Diesel should be somewhat (10-20%) more expensive than gas, due to higher energy per gallon. It was cheaper in the US before the 90's because of the relative demand and the expense of refining it into gas. As the technology improved, refineries installed equipment to do that, pushing gas and diesel closer to even. Now worldwide diesel demand is high and growing fast. Europe increasingly uses diesel for personal use, leading to more gas and less diesel for export. Industry needs diesel in developing countries. But gasoline use in the US is actually down slightly. Ethanol prices are way down (10+% of gasoline). Refineries need time and investment to adjust to this new demand. Long term this should work itself out.
I still think that ULSD can't be the cause of the diesel price spike, because heating oil is also very expensive. If worldwide diesel demand is the cause it should push their prices close to the actual costs of upgrading the fuel (most world diesel is closer to heating oil).
In recent years, gas has gone way up in summer. Probably it won't go over diesel, but it's possible. Certainly it will be a lot closer in a few months than it is now.
??to temporarily drop pump price by a penny or two??
No. What I posted was "...to temporarily drop pump price by a penny or two until profit greed eats that up,..." The pump price has been shown to not be a dissuading factor in use levels. If the COST goes down, don't expect the PRICE to go down. If we willingly pay $4.20 a gallon today for fuel that costs the station $4 a gallon, why would we not pay $4.15 a gallon next month for fuel which costs the station $3.50?
Out here on the frozen steppes the differential is now up to a buck a gallon. $3.05 for unleaded. $4.05 for diesel. Thats a 33% premium. The heating value difference might justify a 16% premium.
Something this big and widespread is beyond mere short term pricing what the traffic will bear.

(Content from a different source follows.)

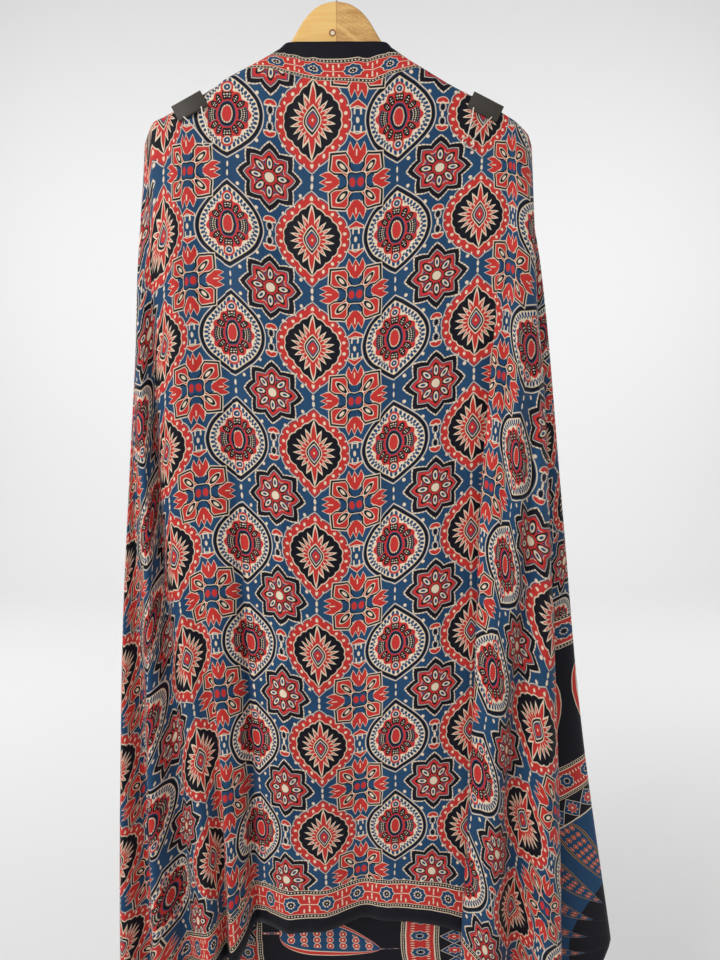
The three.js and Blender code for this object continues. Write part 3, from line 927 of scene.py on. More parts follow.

It is the result of government regulations.
2000 Ford F-350 Super Cab Pickup
4x2, 6 speed manual
Regeared to 3.08:1
4 inch suspension slam
Aero mods: "Fastback" fairing and rugged air dam and side skirts
Stock MPG: 19
Summer MPG: 27.0
Winter MPG: 24
gov't knows best, global warming, increased taxes are a must, etc.
tho i use diesel everyday, i can't speak on the subject. however, i do know another branch of gov't...
the USDA comes to my workplace(wholesale produce) by charged appointment if we desire it. this helps us to cut losses(shrinkage) due to poor product being sent. we can only refuse it IF the USDA deems it a "bad shipment."
NOW, the USDA employee will ask to see a predetermined % of the load. so, let's arbitrarily say that 50% of the load is molded. if the handful of cases of that particular item that he/she selects are fine, we MUST accept the entire load AT OUR LOSS!!!
our facility is certified by several gov't and non-gov't agencies. so we do in fact take a loss by throwing the product away. other produce companies DO NOT(they send out as much as can be). the health ramifications do not need to be dicussed i presume!
so, our fine gov't asks companies to take a loss and leaves the fate of the health of the general public to those that may or may not have integrity. sound familiar?
More socialist actions that don't allow the citizens to be responsible for their decisions.
Too much over the top protection.
The diesel boondoggle is what it is Big Dave. Short version was fine from you. It makes everything more expensive, and, of course, it hits those with lower incomes harder than those with incomes above them...and the cycle of those that want to tax more "the rich" to redistribute wealth to others continues after that.